In [1]:
import pandas as pd
import numpy as np
import pickle
from nltk.stem import WordNetLemmatizer
from sklearn.feature_extraction.text import CountVectorizer
from sklearn.feature_extraction import stop_words

from sklearn.ensemble import RandomForestClassifier
from sklearn.metrics import accuracy_score
from sklearn.model_selection import train_test_split

In [2]:
words,labels = pickle.load(open('words_labels.pkl','rb'))

In [3]:
def get_lemma(word,lemmatizer=WordNetLemmatizer()):
    _word = word.split(' ')
    for i,_w in enumerate(_word):
        _word[i] = lemmatizer.lemmatize(_w.lower())
    return ' '.join(_word)

words = np.array([get_lemma(word) for word in words])

In [4]:
vectorizer = CountVectorizer(stop_words=stop_words.ENGLISH_STOP_WORDS,max_df=0.2)
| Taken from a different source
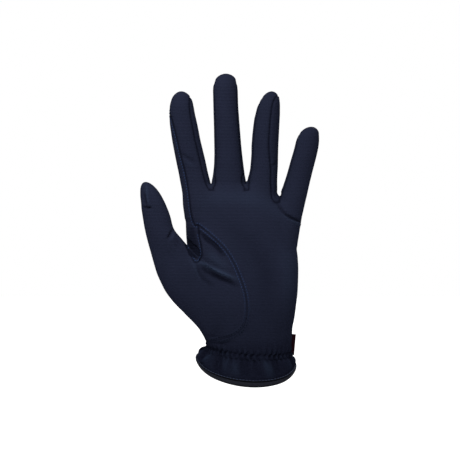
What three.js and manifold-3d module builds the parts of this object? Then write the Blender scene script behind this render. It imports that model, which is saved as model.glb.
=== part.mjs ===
// A left-hand horse riding glove as it looks when worn: +Z to the fingertips, palm towards -Y, thumb at -X.
// Millimetres. The origin is the middle of the wrist opening, level with the lowest point of its hem.
import * as THREE from "three";
import { mergeVertices } from "three/addons/utils/BufferGeometryUtils.js";
import Module from "manifold-3d";

const wasm = await Module();
wasm.setup();

// Leather and sewing
const WALL = 1.5;
const SEAM_GAP = 0.3;
const BINDING_THICKNESS = 0.8;
const BINDING_HEIGHT = 3.7;
const BINDING_GAP = 0.3;
const PUCKER = 0.55;
const SKIRT_FOLD = 0.6;
const CREASE_DEPTH = 0.8;
const CREASE_WIDTH = 2.4;

// Hand
const PALM_WIDTH = 81;
const PALM_DEPTH = 32;
const PALM_SQUARENESS = 0.86;
const PALM_BASE = 41.4;
const CROTCH_HEIGHT = 151.2;
const CURL = 9;
const CURL_START = 135;
const CURL_REACH = 96;

// Cuff: the wrist where it is gathered, and the skirt's hem
const WRIST_LEFT = 28.6;
const WRIST_RIGHT = 33.3;
const WRIST_DEPTH = 42;
const HEM_WIDTH = 72.4;
const HEM_DEPTH = 52.4;
const GATHER_HEIGHT = 27.4;
const GATHER_DROP = 4.5;
const GATHER_LEAN = 2.2;
const HEM_DROP = 15.8;
const HEM_LEAN = 3.2;
const HEM_BACK_RISE = 4.2;

// Label tab
const TAB_LENGTH = 15.5;
const TAB_REACH = 3;
const TAB_THICKNESS = 1.2;
const TAB_HEIGHT = 23;
const TAB_TILT = 5;
const TAB_GAP = 0.3;

// Number of facets round each limb
const PALM_SIDES = 48;
const LINING_SIDES = 24;
const FINGER_SIDES = 14;
const BORE_SIDES = 10;

// Each finger: x of its root and tip, how far its root lies below the crotches, length, width and depth.
const INDEX = { rootX: -37.3, tipX: -47.7, below: 1.2, length: 68, width: 21.5, depth: 18.5 };
const MIDDLE = { rootX: -12.6, tipX: -14.9, below: 0, length: 79.7, width: 20.4, depth: 18 };
const RING = { rootX: 12.1, tipX: 19.2, below: 3.2, length: 70, width: 19.9, depth: 17.5 };
const LITTLE = { rootX: 34.2, tipX: 48.5, below: 13.2, length: 54, width: 18.6, depth: 16.5 };
const FINGERS = [INDEX, MIDDLE, RING, LITTLE];
FINGERS.forEach((finger) => {
  finger.root = CROTCH_HEIGHT - finger.below;
  finger.tip = finger.root + finger.length;
});

// The thumb starts below the palm's base and reaches forward of the hand.
const THUMB = { rootX: -22.9, tipX: -73.3, below: 8.8, length: 118.4, width: 21.5, depth: 20, forward: 20 };
THUMB.root = PALM_BASE - THUMB.below;
THUMB.tip = THUMB.root + THUMB.length;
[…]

features_train, features_test, labels_train, labels_test = train_test_split(words, labels, test_size=0.1)
features_train = vectorizer.fit_transform(features_train).toarray()
features_test  = vectorizer.transform(features_test).toarray()

clf = RandomForestClassifier(n_estimators=100,n_jobs=-1,class_weight={0:1,1:5})
clf.fit(features_train,labels_train)
print(clf.score(features_test,labels_test))
print(clf.score(features_test[labels_test==0],labels_test[labels_test==0]))
print(clf.score(features_test[labels_test==1],labels_test[labels_test==1]))
del clf, vectorizer;

0.7894736842105263
0.8
0.7222222222222222


In [5]:
vectorizer = CountVectorizer(stop_words=stop_words.ENGLISH_STOP_WORDS,max_df=0.2)
vectorizer.fit(words)

def get_vect(x,vectorizer=vectorizer):
    return vectorizer.transform(x).toarray()

In [6]:
_words = get_vect(words)
clf = RandomForestClassifier(n_estimators=500,n_jobs=-1,class_weight={0:1,1:5})
clf.fit(_words,labels)
print(clf.score(_words,labels))
print(clf.score(_words[labels==0],labels[labels==0]))
print(clf.score(_words[labels==1],labels[labels==1]))

0.9969788519637462
0.9966187658495351
1.0


In [7]:
def is_compost(x):
    return bool(int(clf.predict(get_vect(np.array([get_lemma(x)])))))

In [8]:
is_compost('Food Scrap')

True

In [9]:
is_compost('Metal Scrap')

False

In [10]:
is_compost('Food')

True

In [11]:
is_compost('Green')

True

In [12]:
pickle.dump((clf,vectorizer),
           open('CompostClassifier.pkl','wb'))